なお、谷川俊太郎を論じた文章には、こうもある。
谷川さんにとって無意識というのは日本語の総体であり、簡単な決まり文句で言語化されていない領域を探ることが、自分の無意識を探ることにほとんど等しい
僕も日本語の小説家として、この無意識と向き合いたい。
さて、僕のことは置いといて、辻は「俳諧辻詩集」を残している。俳句と詩の融合を試みた作品だ。
林檎
転がりし林檎投手は手で拾い(略)
投手は
降板することも許されず
悄然といまある場所にとり残されている)
詩はどのように読んでもいい。僕はこのくだりから、高校野球をやっていた息子が卒業試合でマウンドに立ち、控えの投手のいないなか、打たれても打たれても投げ続ける姿を見て、泣いたことを思い出した。
人生のマウンドから降りることはできない。一度、登板すればゲームが終わるまで投げ続けるしかないのだ。結局、そのゲームで息子のチームは負けたが、彼は肩が壊れるまで投げて悔いはなかったといっていた。
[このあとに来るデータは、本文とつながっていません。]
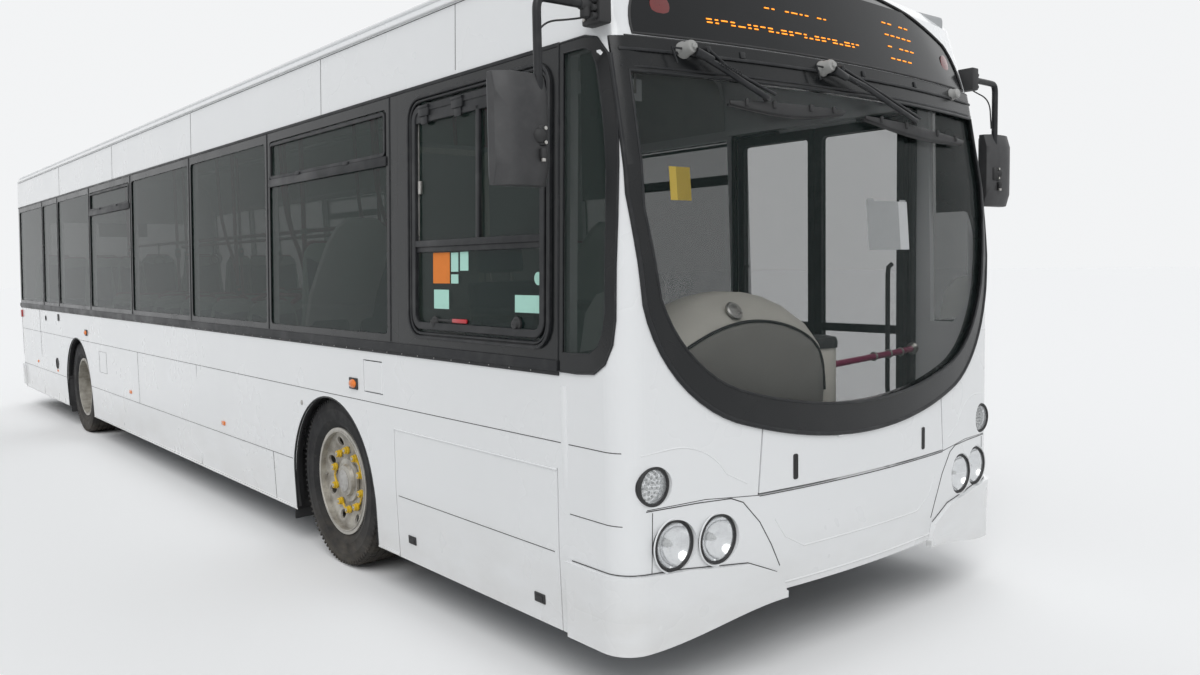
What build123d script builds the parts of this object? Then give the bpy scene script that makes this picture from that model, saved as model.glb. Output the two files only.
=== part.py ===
from build123d import *
import math
import os

# Single-deck low-floor city bus, right-hand drive, in millimetres.
# +Z is up, the front faces -Y, the driver's side (off side) is -X, the entrance side (near side) is +X.
# The origin lies on the ground below the middle of the overall length.

# Overall body
BODY_WIDTH = 2500.0
HALF_WIDTH = BODY_WIDTH / 2
NOSE_Y = -5957.0
TAIL_Y = 5940.0
MOULDING_PROUD = 8.0
CORNER_PROUD = 24.0
REAR_PROUD = -(NOSE_Y - MOULDING_PROUD) - TAIL_Y
WALL = 50.0
SKIRT_Z = 220.0
WAIST_Z = 1250.0
ROOF_SPLIT_Z = 2465.0
CANT_Z = 2800.0
CEILING_Z = 2900.0
NOSE_SPLIT_Y = -5455.0
DOME_SPLIT_Y = -4700.0
TAIL_SPLIT_Y = 5860.0
NOSE_PLAN_R = 5400.0
NOSE_CORNER_R = 120.0
TAIL_CORNER_R = 80.0
TUMBLE = 0.0303
FIT = 0.3
RUN = 0.06
GAP = 6.0
OVER = 20.0
FAR = 20000.0

# Outline of the body, columns: height, in from the side, in from the nose, in from the tail,
# share of an inner wall's thickness that is taken off the height
BODY_ROWS = [
    (SKIRT_Z, 12.0, 12.0, 8.0, 0.0),
    (550.0, 0.0, 0.0, 0.0, 0.0),
    (WAIST_Z, 0.0, 0.0, 0.0, 0.0),
    (1650.0, TUMBLE * (1650.0 - WAIST_Z), 2.0, 0.0, 0.0),
    (2000.0, TUMBLE * (2000.0 - WAIST_Z), 27.0, 0.0, 0.0),
    (ROOF_SPLIT_Z, TUMBLE * (ROOF_SPLIT_Z - WAIST_Z), 108.0, 6.0, 0.0),
    (2630.0, TUMBLE * (2630.0 - WAIST_Z), 159.0, 13.0, 0.0),
    (CANT_Z, TUMBLE * (CANT_Z - WAIST_Z), 212.0, 20.0, 0.5),
    (2850.0, 68.0, 250.0, 45.0, 1.0),
    (2900.0, 158.0, 340.0, 130.0, 1.0),
    (2950.0, 268.0, 470.0, 240.0, 1.0),
    (2990.0, 490.0, 700.0, 460.0, 1.0),
    (3015.0, 830.0, 1040.0, 800.0, 1.0),
]

# Wheels and axles
FRONT_AXLE_Y = -3335.0
REAR_AXLE_Y = 2835.0
TYRE_R = 470.0
TYRE_WIDTH = 275.0
TYRE_SIDE_IN = 40.0
TWIN_PITCH = 310.0
RIM_R = 286.0
RIM_WIDTH = 210.0
RIM_WALL = 12.0
WHEEL_X = HALF_WIDTH - TYRE_SIDE_IN - TYRE_WIDTH / 2
KINGPIN_X = WHEEL_X - TYRE_WIDTH / 2 - 5.0
NUT_CIRCLE_R = 167.5
NUT_COUNT = 10
FRONT_ARCH_R = 525.0
REAR_ARCH_R = 560.0
ARCH_Z = 420.0
BOX_WALL = 20.0
FRONT_BOX_HALF = 620.0
REAR_BOX_HALF = 580.0
FRONT_BOX_X = WHEEL_X - TYRE_WIDTH / 2 - 455.0
REAR_BOX_X = WHEEL_X - TWIN_PITCH - TYRE_WIDTH / 2 - 85.0
BOX_TOP_Z = 1000.0

# Floors
FLOOR_Z = 325.0
FLOOR_THICK = 50.0
STEP_Y = 1950.0
STEP_RISE = 190.0
STEP_TREAD = 300.0
PLATFORM_Z = FLOOR_Z + 2 * STEP_RISE
BENCH_Y = 4520.0
BENCH_Z = 1060.0

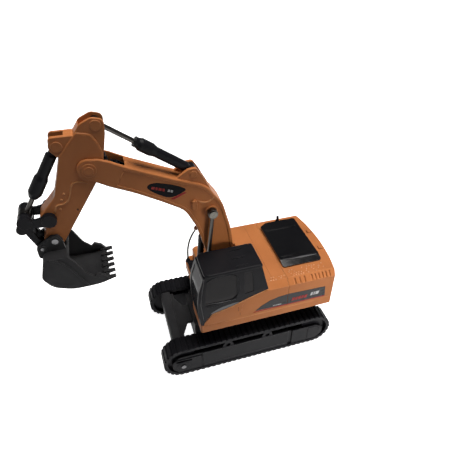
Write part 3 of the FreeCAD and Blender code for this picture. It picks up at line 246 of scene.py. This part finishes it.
FINISHES = {
    "orange_plastic": orange, "black_plastic": black, "gloss_black": gloss, "dark_grey_plastic": grey,
    "white_plastic": white, "track_rubber": rubber, "cable_sheath": sheath, "blue_wrap": wrap,
    "board_green": board, "rod_metal": rods, "chrome_steel": chrome, "screw_steel": steel,
    "motor_steel": can, "clear_glazing": smoked,
}
for subpart in frame["record"]["subparts"]:
    node = nodes[subpart["node"]]
    node.data.materials.clear()
    node.data.materials.append(FINISHES[subpart["material_slot"]])
# The side windows look nearly black, and the windshield a little lighter.
nodes["windshield"].data.materials[0] = clear

# ---- cable -----------------------------------------------------------------------------------
CABLE_DIAMETER = 0.0015
CABLE_ROUTE = [(33.6, -34.0, 57.1), (33.6, -33.9, 64.4), (33.3, -31.5, 73.2), (32.6, -27.5, 82.6),
               (31.8, -22.0, 91.7), (31.1, -15.5, 100.8), (30.7, -9.5, 108.0), (31.3, -4.5, 113.1)]


def lay_cord(route, diameter):
    """The tube mesh of a cord that follows a route's smooth line, and the points of that line."""
    curve = bpy.data.curves.new("route", "CURVE")
    curve.dimensions = "3D"
    spline = curve.splines.new("NURBS")
    spline.points.add(len(route) - 1)
    for point, spot in zip(spline.points, route):
        point.co = (spot[0] * MM, spot[1] * MM, spot[2] * MM, 1)
    spline.order_u = 3
    spline.use_endpoint_u = True
    spline.resolution_u = 12
    line = bpy.data.objects.new("route", curve)
    scene.collection.objects.link(line)
    bpy.context.view_layer.update()
    mesh = bpy.data.meshes.new_from_object(line)
    points = [v.co.copy() for v in mesh.vertices]
    curve.bevel_depth = diameter / 2
    curve.bevel_resolution = 4
    curve.use_fill_caps = True
    evaluated = line.evaluated_get(bpy.context.evaluated_depsgraph_get())
    tube = bpy.data.meshes.new_from_object(evaluated)
    bpy.data.objects.remove(line)
    return tube, points


tube, cable_points = lay_cord(CABLE_ROUTE, CABLE_DIAMETER)
cable = bpy.data.objects.new("cable_lead", tube)
scene.collection.objects.link(cable)
tube.materials.clear()
tube.materials.append(sheath)
for polygon in tube.polygons:
    polygon.use_smooth = True
# It follows the house up to just above its exit, and the boom from just below its upper end.
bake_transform(cable)
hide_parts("cable")


# ---- detail pieces ---------------------------------------------------------------------------
def add_piece(name, mesh, material, body, smooth=False):
    """Links a mesh, already in its place in metres, as a piece that rides on a CAD body."""
    piece = bpy.data.objects.new(name, mesh)
    scene.collection.objects.link(piece)
    mesh.materials.clear()
    mesh.materials.append(material)
    for polygon in mesh.polygons:
        polygon.use_smooth = smooth
    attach(piece, body)


def mesh_from(build):
    """A mesh whose millimetre geometry build(bm) makes."""
    bm = bmesh.new()
    build(bm)
    bmesh.ops.recalc_face_normals(bm, faces=bm.faces)
    bmesh.ops.scale(bm, vec=(MM, MM, MM), verts=bm.verts)
    mesh = bpy.data.meshes.new("detail")
    bm.to_mesh(mesh)
    bm.free()
    return mesh


def prism(bm, corners, y0, y1):
    """A slab from y0 to y1 over an (x, z) outline."""
    near = [bm.verts.new((x, y0, z)) for x, z in corners]
    far = [bm.verts.new((x, y1, z)) for x, z in corners]
    bm.faces.new(near)
    bm.faces.new(far)
    for i in range(len(corners)):
        j = (i + 1) % len(corners)
        bm.faces.new((near[i], near[j], far[j], far[i]))


def join_rings(bm, rings):
    """Faces between each closed ring of corners and the next."""
    for low, high in zip(rings, rings[1:]):
        for k in range(len(low)):
            j = (k + 1) % len(low)
            bm.faces.new((low[k], low[j], high[j], high[k]))


def cut_corners(points, rounds=2, closed=True):
    """Rounds an outline or line by cutting each corner at a quarter of its sides."""
    for _ in range(rounds):
        following = points[1:] + points[:1] if closed else points[1:]
        pairs = list(zip(points, following))
        cut = []
        for a, b in pairs:
            cut.append(tuple(p * 0.75 + q * 0.25 for p, q in zip(a, b)))
            cut.append(tuple(p * 0.25 + q * 0.75 for p, q in zip(a, b)))
        points = cut if closed else [points[0]] + cut[1:-1] + [points[-1]]
    return points


FILM = 0.08


def decals(name, outlines, y, material, body, sides=(1, -1)):
    """Thin film on the side faces at distance y from the centre plane."""
    def build(bm):
        for side in sides:
            for corners in outlines:
                prism(bm, corners, side * y, side * (y + FILM))
    add_piece(name, mesh_from(build), material, body)


def turns(count):
    """Evenly spaced angles round a full turn."""
    return [2 * math.pi * k / count for k in range(count)]


def dome(bm, spot, axis, radius, height, rings=4, around=16):
    """A low round head on a surface, bulging along axis."""
    axis = Vector(axis).normalized()
    across = axis.orthogonal().normalized()
    over = axis.cross(across)
    rows = []
    for ring in range(rings):
        tilt = math.pi / 2 * ring / rings
        reach = radius * math.cos(tilt)
        lift = height * math.sin(tilt)
        corners = []
        for turn in turns(around):
            foot = Vector(spot) + across * reach * math.cos(turn) + over * reach * math.sin(turn)
            corners.append(bm.verts.new(foot + axis * lift))
        rows.append(corners)
    top = bm.verts.new(Vector(spot) + axis * height)
    join_rings(bm, rows)
    for k in range(around):
        bm.faces.new((rows[-1][k], rows[-1][(k + 1) % around], top))
    bm.faces.new(rows[0][::-1])


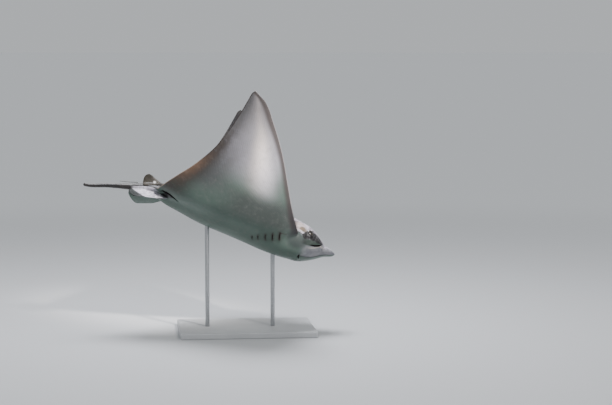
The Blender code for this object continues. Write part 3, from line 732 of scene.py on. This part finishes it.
def mark_skin(mesh, whole):
    """Give the skin the marks its paint reads; returns its points in rest shape."""
    p, normal = vectors(mesh.vertices), vectors(mesh.vertex_normals, "vector")
    points = np.stack([p[:, 0], np.abs(p[:, 1]), p[:, 2]], -1)
    x, y, z = points.T
    near = [whole.find_nearest(Vector(point)) for point in p]
    above = np.array([(Vector(point) - foot).dot(away) for point, (foot, away, _, _) in zip(p, near)])
    fin = smooth(0.0003, 0.002, above) * (x > 0.51)
    pelvic = np.maximum(fin * (z < 0.004), blob(points, (0.586, 0.042, -0.016), (0.024, 0.035, 0.018)))
    # The back's colour ends along the rim, and low on the side of the head.
    wobble = np.sin(x * 310 + 1.7 * np.sin(y * 190)) + np.sin(x * 730 + y * 410)
    blur = 0.0002 + 0.005 * smooth(0.15, 0.125, x)
    back = smooth(-blur, blur, z - back_line(x) - wobble * 0.0004 * smooth(0.14, 0.1, x))
    back = np.maximum(back, smooth(0.605, 0.645, x))
    droop = np.radians(np.where(p[:, 1] > 0, PELVIC_DROOP["left"], PELVIC_DROOP["right"]))
    outward = np.sign(p[:, 1]) * normal[:, 1] * np.sin(droop) + normal[:, 2] * np.cos(droop)
    back = np.where(pelvic > 0, smooth(-0.25, 0.25, outward), back)
    marks = {**disc_marks(x, y, z, fin), **tail_marks(points, fin, pelvic), **head_marks(points, back)}
    # painted shade under the pectoral fin's rear corner, in front of the pelvic fin
    fin_foot_shade = np.maximum(blob(points, (0.541, 0.048, -0.006), (0.023, 0.016, 0.014)),
                          0.9 * blob(points, (0.552, 0.034, -0.0108), (0.019, 0.02, 0.0075)))
    marks.update(rest=p * DISC_WIDTH, deep=np.clip(-above * DISC_WIDTH, 0, 1),
                 back=np.maximum(back, marks["flank"]), flank=marks["flank"] * (fin < 0.5),
                 pocket=np.maximum(marks["pocket"], fin_foot_shade))
    for name, values in marks.items():
        add_attribute(mesh, name, values)
    return p


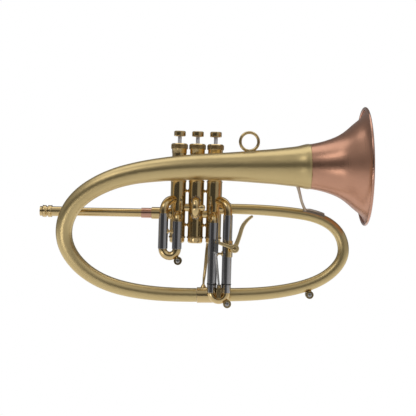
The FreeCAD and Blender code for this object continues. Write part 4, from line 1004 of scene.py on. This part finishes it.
# %% Feathered seam
SEAM_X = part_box("bell_stem")[1].x
flare_points = points_of("bell_flare")
near_seam = flare_points[np.abs(flare_points[:, 0] - SEAM_X) < 1.2 * MM]
bell_centre = middle("bell_rim_wire")
seam_radius = np.hypot(near_seam[:, 1] - bell_centre.y, near_seam[:, 2] - bell_centre.z).max()
further = flare_points[np.abs(flare_points[:, 0] - SEAM_X - 6 * MM) < 2.5 * MM]
further_radius = np.hypot(further[:, 1] - bell_centre.y, further[:, 2] - bell_centre.z).max()
seam_slope = (further_radius - seam_radius) / (6 * MM)
chance = np.random.default_rng(4)
SEAM_STEPS = 360
SEAM_LIFT = 0.05 * MM
SEAM_TEETH = (22, 118, 205, 268, 331)
ragged = np.clip(chance.normal(0.45, 0.16, SEAM_STEPS), 0.1, 0.9) * MM
for tooth in SEAM_TEETH:
    ragged[tooth - 3:tooth + 4] += np.array([0.2, 0.5, 0.9, 1.0, 0.8, 0.5, 0.2]) * MM
seam = bmesh.new()
seam_rows = []
for step in range(SEAM_STEPS):
    turn = math.tau * step / SEAM_STEPS
    row = []
    tip = ragged[step]
    for reach, lift in ((-0.15 * MM, 0.0), (0.0, SEAM_LIFT), (tip * 0.7, SEAM_LIFT), (tip, -SEAM_LIFT)):
        radius = seam_radius + lift + max(reach, 0) * seam_slope
        row.append(seam.verts.new((SEAM_X + reach, bell_centre.y + radius * math.cos(turn),
                                   bell_centre.z + radius * math.sin(turn))))
    seam_rows.append(row)
for step in range(SEAM_STEPS):
    here, beyond = seam_rows[step], seam_rows[(step + 1) % SEAM_STEPS]
    for index in range(4):
        after = (index + 1) % 4
        seam.faces.new((here[index], here[after], beyond[after], beyond[index]))
bmesh.ops.recalc_face_normals(seam, faces=seam.faces)
seam_mesh = bpy.data.meshes.new("solder_seam")
seam.to_mesh(seam_mesh)
seam.free()
seam_mesh.shade_smooth()
seam_brush = np.array([point.co for point in seam_mesh.vertices])
seam_map = seam_mesh.attributes.new("tube_map", "FLOAT_VECTOR", "POINT")
seam_map.data.foreach_set("vector", along_a_bow(LEFT_BOW, -1)(seam_brush).astype(np.float32).ravel())
seam_mesh.materials.append(METALS["satin_brass"])
seam_piece = scene_object("solder_seam", seam_mesh)
finish_piece(seam_piece, "horn")
print("seam at X", round(SEAM_X, 4), "radius", round(seam_radius / MM, 2), "mm, slope",
      round(seam_slope, 3))

# %% [markdown]
# ## The studio
#
# Polished metal shows the room more than itself, so the room is designed first.  Light comes from
# above and from the pale floor, most from the floor just behind the horn.  The wall is dimmed, so that
# tubes keep their outlines, and the side that the camera looks from is darker.  The floor and wall are
# one seamless sweep.

# %% Floor and wall in one sweep
SWEEP_FLOOR = CAD_BOX[0].z - 0.30
SWEEP_BACK = 1.6
SWEEP_BEND = 0.7
SWEEP_FRONT = -3.0
SWEEP_TOP = 3.2
SWEEP_HALF_WIDTH = 5.0
BEND_STEPS = 16
WALL_DIM_START = 0.8
WALL_LEFT_OVER = 0.25


def pale_paper(name, tone, front_glow, back_glow):
    """Matt white paper.  It glows a little from within, most just behind the horn, and fades towards the
    wall.  It looks plain white where it is seen directly."""
    made = bpy.data.materials.new(name)
    made.use_nodes = True
    tree = made.node_tree
    shader = tree.nodes["Principled BSDF"]
    spot = node(tree, "ShaderNodeTexCoord")
    fibre = node(tree, "ShaderNodeTexNoise", Scale=60.0, Detail=5.0)
    wire(tree, spot.outputs["Object"], fibre.inputs["Vector"])
    shade = node(tree, "ShaderNodeMapRange", To_Min=tone - 0.01, To_Max=tone)
    wire(tree, fibre.outputs["Fac"], shade.inputs["Value"])
    shader.inputs["Roughness"].default_value = 0.95
    split = node(tree, "ShaderNodeSeparateXYZ")
    wire(tree, spot.outputs["Object"], split.inputs[0])
    glow = smooth_range(tree, split.outputs["Y"], -0.9, 0.5, front_glow, back_glow)
    falling = smooth_range(tree, split.outputs["Y"], WALL_DIM_START, SWEEP_BACK, 1.0, WALL_LEFT_OVER)
    dimmed = maths(tree, "MULTIPLY", shade.outputs["Result"], falling)
    wire(tree, dimmed, shader.inputs["Base Color"])
    glowing = maths(tree, "MULTIPLY", glow, falling)
    wire(tree, glowing, shader.inputs["Emission Strength"])
    shader.inputs["Emission Color"].default_value = (1, 1, 1, 1)
    seen = node(tree, "ShaderNodeLightPath")
    white = node(tree, "ShaderNodeEmission")
    white.inputs["Color"].default_value = (1, 1, 1, 1)
    choice = node(tree, "ShaderNodeMixShader")
    wire(tree, seen.outputs["Is Camera Ray"], choice.inputs[0])
    wire(tree, shader.outputs[0], choice.inputs[1])
    wire(tree, white.outputs[0], choice.inputs[2])
    wire(tree, choice.outputs[0], tree.nodes["Material Output"].inputs["Surface"])
    return made


def make_sweep():
    """A strip of paper that runs along the floor and curves up into the wall."""
    profile = [(SWEEP_FRONT, SWEEP_FLOOR), (SWEEP_BACK - SWEEP_BEND, SWEEP_FLOOR)]
    for step in range(1, BEND_STEPS + 1):
        turn = math.radians(90 * step / BEND_STEPS)
        profile.append((SWEEP_BACK - SWEEP_BEND + SWEEP_BEND * math.sin(turn),
                        SWEEP_FLOOR + SWEEP_BEND * (1 - math.cos(turn))))
    profile.append((SWEEP_BACK, SWEEP_TOP))
    paper = bmesh.new()
    rows = []
    for y, z in profile:
        rows.append([paper.verts.new((side * SWEEP_HALF_WIDTH, y, z)) for side in (-1, 1)])
    for first, second in zip(rows, rows[1:]):
        paper.faces.new((first[0], first[1], second[1], second[0]))
    mesh = bpy.data.meshes.new("paper_sweep")
    paper.to_mesh(mesh)
    paper.free()
    mesh.shade_smooth()
    mesh.materials.append(pale_paper("pale_paper", 0.9, 0.04, 0.42))
    made = scene_object("paper_sweep", mesh)
    return made


make_sweep()
print("floor at Z", round(SWEEP_FLOOR, 3))

# %% Lamps and the dim world
def soft_lamp(name, place, target, size, power, colour=(1, 1, 1)):
    """A square softbox that faces its target."""
    lamp = bpy.data.lights.new(name, "AREA")
    lamp.shape = "RECTANGLE"
    lamp.size, lamp.size_y = size
    lamp.energy = power
    lamp.color = colour
    made = bpy.data.objects.new(name, lamp)
    made.location = place
    made.rotation_euler = (Vector(target) - Vector(place)).to_track_quat("-Z", "Y").to_euler()
    bpy.context.scene.collection.objects.link(made)
    return made


def make_room():
    """Light from the room: bright overhead, dim at eye level, plain white where it is seen directly."""
    world = bpy.data.worlds.new("room")
    world.use_nodes = True
    tree = world.node_tree
    background = tree.nodes["Background"]
    spot = node(tree, "ShaderNodeTexCoord")
    split = node(tree, "ShaderNodeSeparateXYZ")
    wire(tree, spot.outputs["Generated"], split.inputs[0])
    overhead = smooth_range(tree, split.outputs["Z"], 0.10, 0.75, 0.06, 0.42)
    right = smooth_range(tree, split.outputs["X"], 0.15, 0.40, 0.0, 0.26)
    left = smooth_range(tree, split.outputs["X"], -0.80, -0.95, 0.0, 0.15)
    height = maths(tree, "ADD", overhead, maths(tree, "ADD", right, left))
    seen = node(tree, "ShaderNodeLightPath")
    choice = node(tree, "ShaderNodeMix", data_type="FLOAT")
    wire(tree, seen.outputs["Is Camera Ray"], choice.inputs[0])
    wire(tree, height, choice.inputs[2])
    choice.inputs[3].default_value = 1.0
    background.inputs["Color"].default_value = (1, 1, 1, 1)
    wire(tree, choice.outputs[0], background.inputs["Strength"])
    bpy.context.scene.world = world
    return world


HORN_MIDDLE = (CAD_BOX[0] + CAD_BOX[1]) / 2
soft_lamp("top_softbox", (0.2, 0.1, 1.5), HORN_MIDDLE, (2.4, 1.0), 5.5)
soft_lamp("front_softbox", (-0.7, -1.1, 1.3), HORN_MIDDLE, (1.1, 0.6), 2.6, (1.0, 0.98, 0.95))
soft_lamp("low_softbox", (-0.4, -0.85, -0.34), HORN_MIDDLE, (0.5, 0.12), 0.5, (1.0, 0.97, 0.93))
make_room()

# %% [markdown]
# ## The camera
#
# The horn is seen square from its player's right side, from far enough away that the near slides don't
# swell.  The camera looks straight along +Y at the middle of the horn's length.

# %% Camera
LENS_MM = 90
CAMERA_PLACE = (0.2196, -1.362, 0.00384)
camera_data = bpy.data.cameras.new("camera")
camera_data.lens = LENS_MM
camera_data.sensor_width = 36
camera = bpy.data.objects.new("camera", camera_data)
camera.location = CAMERA_PLACE
camera.rotation_euler = (math.radians(90), 0, 0)
bpy.context.scene.collection.objects.link(camera)
bpy.context.scene.camera = camera
bpy.context.scene.view_settings.view_transform = "Standard"
print("camera", [round(value, 3) for value in camera.location])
また、別の詩では、こういう言葉を聴きたいと詩人はいう。
きみのなかに残っているにちがいない
ちいさな無垢をわたくしは信ずる
それがたとえ蟻の涙ほどのちいささであっても
それがあるかぎりきみはあるとき
たちあがることができる
世界はきみが荒んでいるときも
きみを信じている
こんな言葉もある。
ぼくのこころは
まだ発見されない
小さな無人島なんだ
唇には歌でもいいが
こころには そうだな
爆弾の一個くらいはもっていたいな
もうしばらく、僕は辻征夫の詩を読み返すことだろう。渇いた白い土が黒々となるまで。